All that said, the biggest skeptical brick I have to throw is this. If you are middle class, the chances that you are going to lift poor people into the middle class are slim. Especially in times like this when times are hard and messianic politicians are taxing you back down into the ditch. If you're rich, the chances are better. What I'm saying is that if you've got a 50k job, it's likely that the time you spend trying to get somebody with a 20k job into a 35k job might often come at the expense of you getting a 75k job. So volunteer your time very carefully, because it's the man with the 150k job who has the time to recognize the ways and means of the rich that paves the greater path. And if you don't believe that, then why aren't you moving to Cuba, comrade? But then again, that's just all about money.
What I do believe we all should be involved in no matter what our background, is the principle and practice of advanced civility. What America lacks is a firm sense of practical decorum. The proper way of doing things is in doubt.

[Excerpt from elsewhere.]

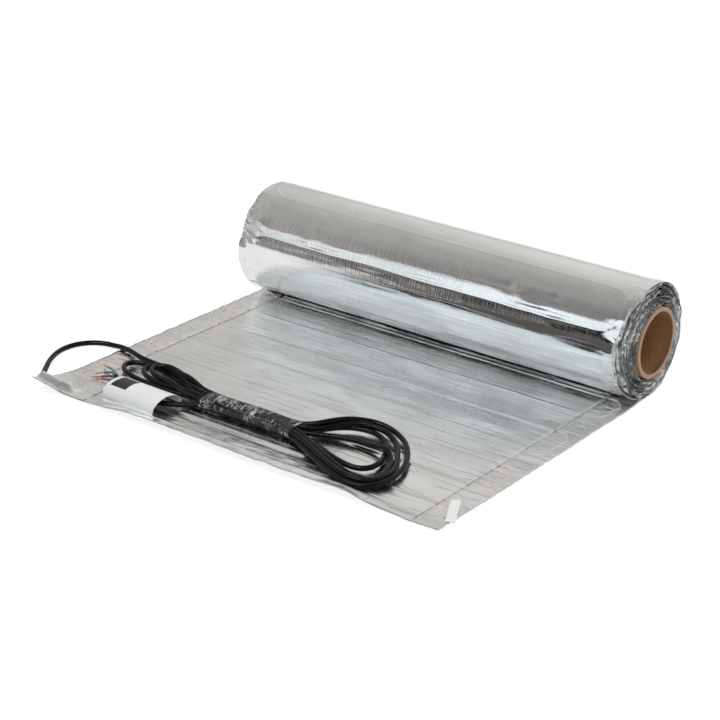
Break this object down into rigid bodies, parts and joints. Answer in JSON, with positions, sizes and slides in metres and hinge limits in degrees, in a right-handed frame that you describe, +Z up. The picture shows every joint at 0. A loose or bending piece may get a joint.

We haven't completely forgotten our manners, but we've seen them beat down so many times that we think they don't matter any more. And it has practically destroyed our ability to communicate trust and strong love in public. Everybody is putting on a game face. Everybody is self-promoting. The people this hurts the most are those who have not experienced the ways and means of power, because they see the game but they can't tell where the game ends and the realness begins. I think that especially counts for young black men who are not in close proximity to the ways and means of social power in the mainstream. When the mainstream carries power over you and your boss is gaming rather than authentically civil, then you will instinctively reject. You'd be right, but you sacrifice your own promotion. People who come up like that carry the dual consciousness, it destroys confidence in self and society.
Gaming generates many weak links, fans, groupies, hangers on. It doesn't lead to trust.
The author of choice in the ways and means of decorum and civility is Stephen L. Carter. Read him and then read him again. First read his Confessions of an Affirmative Action Baby. I avoided it because I thought I knew exactly what he was going to say. I stereotyped him. It turned out to be a much deeper book than I expected. So then when I read his books Integrity and Civility, I wasn't surprised that they would be so excellent.
Carter is not a man you hear about every day. But he's been out there for years teaching law at Yale. Not many of us are going to get a chance to hang out at Yale University and speak with the man. It is an organization, perhaps of weak links or of strong love, that the overwhelming majority of people will never experience. But we do have the mind of Carter on paper and his lessons to learn. And if you're reading me, you know that reading can be a valuable connection.
So my advice to everyone is the same. Read Carter and know that civil people with integrity are out there, dispersed and often unavailable, trying to express something better than a game face and working with integrity to earn the trust they deserve. That's the civilized world I'm living in, person to person in America, because I don't have time for anything else.